Этот ничем не примечательный вечер и ничем не примечательный разговор с Элизабет круто повернули жизнь Джорджа. Вечер этот, разоблачивший внутреннюю сущность его знакомцев и царящую в их компании скуку, укрепил нарастающее отвращение Джорджа ко всем этим высокоумным бандитам. Своекорыстие, правда, присуще всему свету, но особенно отталкивает в тех, кто, казалось бы, не должен до него опускаться… конечно, почему бы хорошему художнику или писателю и не преуспеть, – но как подумаешь, сколько интриг требуется в наши дни для успеха, поневоле отдашь предпочтение тому, кто не силой пробивает себе дорогу. Тщеславие не становится менее отвратительным оттого, что для него есть какие-то основания, хотя непостижимо, чем тут гордиться, если печатаешь книги или выставляешь картины, – ведь в одной только Англии ежегодно выходит в свет две тысячи романов, а в Париже каждый год выставляют десятки тысяч полотен. Сплетни и пересуды остаются сплетнями и пересудами, даже если они и не лишены остроумия и жертвы их занимают более или менее видное место в том крохотном мирке, что получает – или высокомерно отказывается получать – газетные вырезки. Джордж полагал, что не столь важно, которая талантливая леди сожительствует с тем или иным знаменитым джентльменом. Его это так мало интересовало, что он тотчас забывал большую часть услышанных сплетен, а то немногое, что помнил, не трудился кому-либо повторять. Когда вам расскажут, захлебываясь от удовольствия и поблескивая маслеными глазками, что некий ваш добрый знакомый удрал с любовницей художника Снукса, а знаменитый импресарио Покок отпраздновал рождение своего двадцать пятого незаконного ребенка, и вы ответите: «А какое это имеет значение?» – люди почему-то очень обижаются: еще бы это не имело значения! А к чему самозабвенно копаться в личной жизни великих людей? Она так же убога, как и жизнь первого встречного.
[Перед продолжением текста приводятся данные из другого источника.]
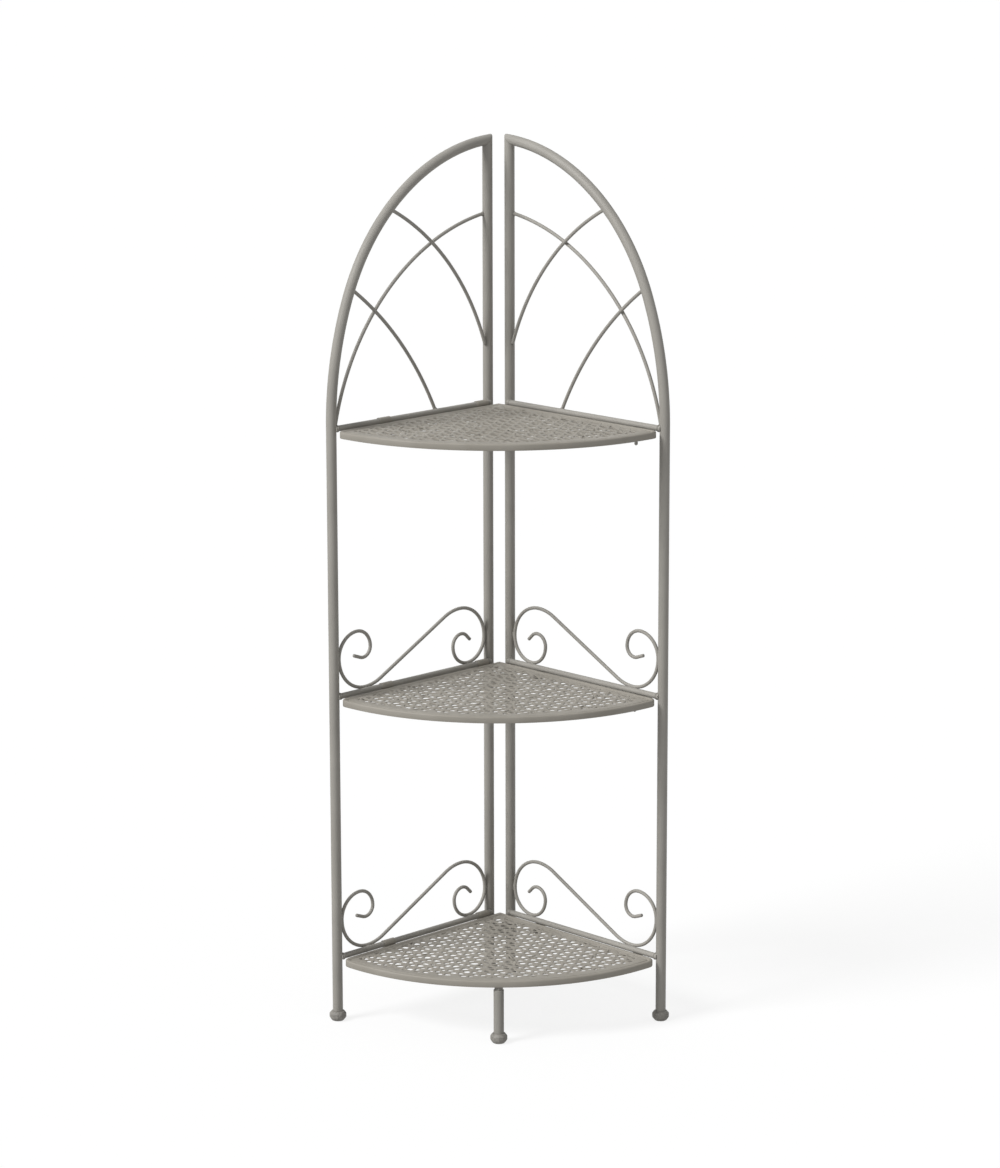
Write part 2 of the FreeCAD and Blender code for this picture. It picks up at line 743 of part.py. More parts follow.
def make_tab(level, label, place, with_hole):
    """A bent strap under the right rail that carries the rim of the shelf."""
    name = "%s_%s" % (level, label)
    thickness = size("keeper_thickness")
    shelf_seat = -rim_depth - size("rest_gap")
    stem = rail_inset - thickness / 2
    lip = pin_inset + size("keeper_lip")
    body = new_body(name + "_strap")
    profile = sketch_on(body, "YZ_Plane", name + "_profile")
    add_loop(profile, [(-stem, 0), (-stem, shelf_seat - thickness), (-lip, shelf_seat - thickness),
                       (-lip, shelf_seat), (-stem - thickness, shelf_seat), (-stem - thickness, 0)])
    doc.recompute()
    strap = body.newObject("PartDesign::Pad", name + "_pad")
    strap.Profile = profile
    strap.Midplane = True
    strap.setExpression("Length", in_sheet("keeper_width"))
    body.Tip = strap
    body.Placement = FreeCAD.Placement(FreeCAD.Vector(place, 0, rail_heights[level]), FreeCAD.Rotation())
    tools = [rail_envelope(name + "_at_rail", level, -1)]
    if with_hole:
        below = FreeCAD.Vector(place, -pin_inset, rail_heights[level] + shelf_seat - thickness - overrun)
        tools.append(prism(name + "_hole", "pin_bulb_diameter / 2 + pin_play", "pin_sides",
                           "keeper_thickness + 2 * overrun",
                           FreeCAD.Placement(below, FreeCAD.Rotation())))
    keep(cut(name, body, *tools), name, frame_places["right"])


for level in LEVELS:
    make_pan(level)
    make_sleeves(level)
    make_pin(level)
    make_tab(level, "lock_keeper", pin_place, True)
    make_tab(level, "rest_tab", size("rest_tab_place"), False)


# The screw-in leg under the front of the bottom shelf

def make_front_leg():
    """Weld nut, stud, plug, leg tube and foot, stacked down from the bottom shelf."""
    axis = FreeCAD.Vector(0, back_line - leg_reach, 0)
    floor = FreeCAD.Placement(axis, FreeCAD.Rotation())
    leg_top = rail_heights["bottom"] - rim_depth - size("nut_reach")
    nut_height = "rim_height - sheet_thickness + nut_reach"
    at_top = FreeCAD.Placement(UP * leg_top, FreeCAD.Rotation())
    at_plug = FreeCAD.Placement(UP * (leg_top - size("plug_length")), FreeCAD.Rotation())
    at_sole = FreeCAD.Placement(UP * tube_foot, FreeCAD.Rotation())
    bore = "stud_diameter / 2 + stud_play"
    nut = prism("front_nut_blank", "nut_diameter / 2", "nut_sides", nut_height, at_top)
    nut_bore = prism("front_nut_bore", bore, "bore_sides", nut_height, at_top)
    keep(cut("front_nut", nut, nut_bore), "front_leg_weld_nut", floor)
    plug = prism("front_plug_blank", INSIDE, "bore_sides", "plug_length", at_plug)
    plug_bore = prism("front_plug_bore", bore, "bore_sides", "plug_length", at_plug)
    keep(cut("front_plug", plug, plug_bore), "front_leg_plug", floor)
    stud_length = "plug_length + " + nut_height
    stud = prism("front_stud", "stud_diameter / 2", "bore_sides", stud_length, at_plug)
    keep(stud, "front_leg_stud", floor.multiply(at_plug))
    length = "bottom_rail_height - shelf_drop - rim_height - nut_reach - foot_sole"
    tube = prism("front_tube_rod", OUTSIDE, "tube_sides", length, at_sole)
    tube_bore = prism("front_tube_bore", INSIDE, "bore_sides", length, at_sole)
    keep(cut("front_tube", tube, tube_bore), "front_leg_tube", floor)
    make_foot("front_leg_foot", floor)


make_front_leg()
doc.recompute()

# Nothing is written unless every object is sound
for thing in doc.Objects:
    if "Invalid" in thing.State or "Error" in thing.State:
        raise RuntimeError("%s failed: %s" % (thing.Name, thing.State))
for piece in sub_parts:
    if piece.Shape.isNull() or not piece.Shape.isValid() or not piece.Shape.Solids:
        raise RuntimeError("%s has no sound solid" % piece.Label)

os.makedirs("parts", exist_ok=True)
total_facets = 0
for piece in sub_parts:
    piece.Shape.exportStep("parts/%s.step" % piece.Label)
    facets = len(piece.Shape.tessellate(0.1)[1])
    total_facets += facets
    print("%-24s solids %d volume %10.1f facets %d"
          % (piece.Label, len(piece.Shape.Solids), piece.Shape.Volume, facets))
print("nodes %d facets %d" % (len(sub_parts), total_facets))
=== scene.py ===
import math
import bpy
from mathutils import Matrix, Vector


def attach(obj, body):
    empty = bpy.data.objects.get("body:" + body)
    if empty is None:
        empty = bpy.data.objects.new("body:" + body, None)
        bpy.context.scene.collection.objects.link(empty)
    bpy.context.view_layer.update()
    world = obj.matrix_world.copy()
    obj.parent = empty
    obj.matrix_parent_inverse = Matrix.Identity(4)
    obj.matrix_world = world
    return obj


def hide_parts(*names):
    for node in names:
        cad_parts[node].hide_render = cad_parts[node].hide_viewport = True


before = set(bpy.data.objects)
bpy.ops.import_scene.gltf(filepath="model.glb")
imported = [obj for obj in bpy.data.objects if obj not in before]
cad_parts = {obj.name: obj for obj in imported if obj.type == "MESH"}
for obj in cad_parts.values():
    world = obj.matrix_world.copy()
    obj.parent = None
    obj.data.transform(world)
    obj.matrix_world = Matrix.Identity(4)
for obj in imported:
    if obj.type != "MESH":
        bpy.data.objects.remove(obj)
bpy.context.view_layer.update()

# Sizes in millimetres, as in the frame's own drawing
mm = 0.001
SIDES = {"left": 1, "right": -1}
OVERALL_HEIGHT = 1110
BACK_LINE = 139.75
FRONT_LEG_LINE = -139.75
UPRIGHT_SPACING = 28
WALL_REACH = 271.5
SOLE = 5

# Radii of tube, rail and wire; the wires look thicker under their paint
TUBE = 6.5
RAIL = 3.75
WIRE = 2
COATED_WIRE = 2.25

# Rails, measured from the floor and from their frame's middle plane
RAIL_HEIGHTS = {"bottom": 85, "middle": 426, "top": 767}
RAIL_INSET = 4.65
RAIL_BITE = 1.5

# The pan's outline: two straight edges, a bow in front and two rounded tips
SHELF_DROP = 2.2
PAN_EDGE = -1.15
BOW_CENTRE = 12.73
BOW_RADIUS = 269
TIP_RADIUS = 12
SHEET = 0.7

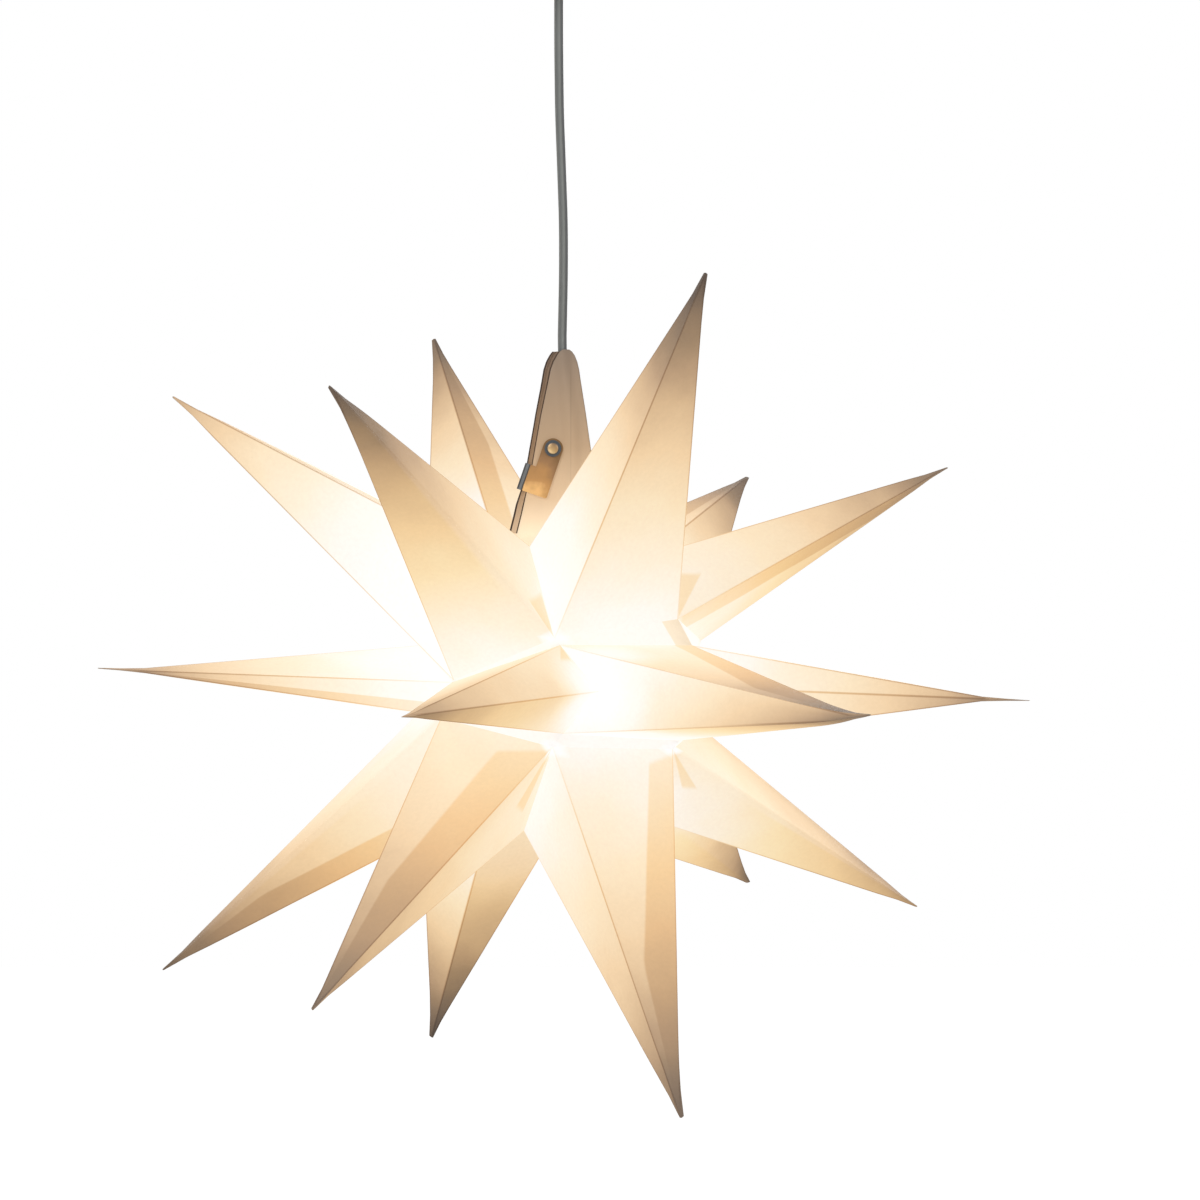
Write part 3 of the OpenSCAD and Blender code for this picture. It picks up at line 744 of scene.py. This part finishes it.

Во всяком случае, человек искусства – далеко не столь важная персона, как он сам воображает. Напрасно Бодлер уверял, будто человек может три дня прожить без пищи, но ни дня – без поэзии, это все вздор, пустая похвальба. Быть может, это справедливо для самого Бодлера, но уж никак не для всего человечества. В любой стране не так уж много найдется людей, интересующихся искусством, да и те по большей части просто ищут развлечения. Если бы всех художников и писателей какого-нибудь государства внезапно унесла чума египетская или обратил в прах ниспосланный свыше ангел мщения, большинство граждан даже не заметило бы потери, – разве что газеты подняли бы шумиху по этому поводу. А вот попробуй булочники забастовать недельки на две… Будь я миллионером, я, развлечения ради, платил бы всем гордым жрецам искусства пятьсот фунтов в год с условием, чтобы они замолчали. Авторское право на эту идею готов уступить всем желающим.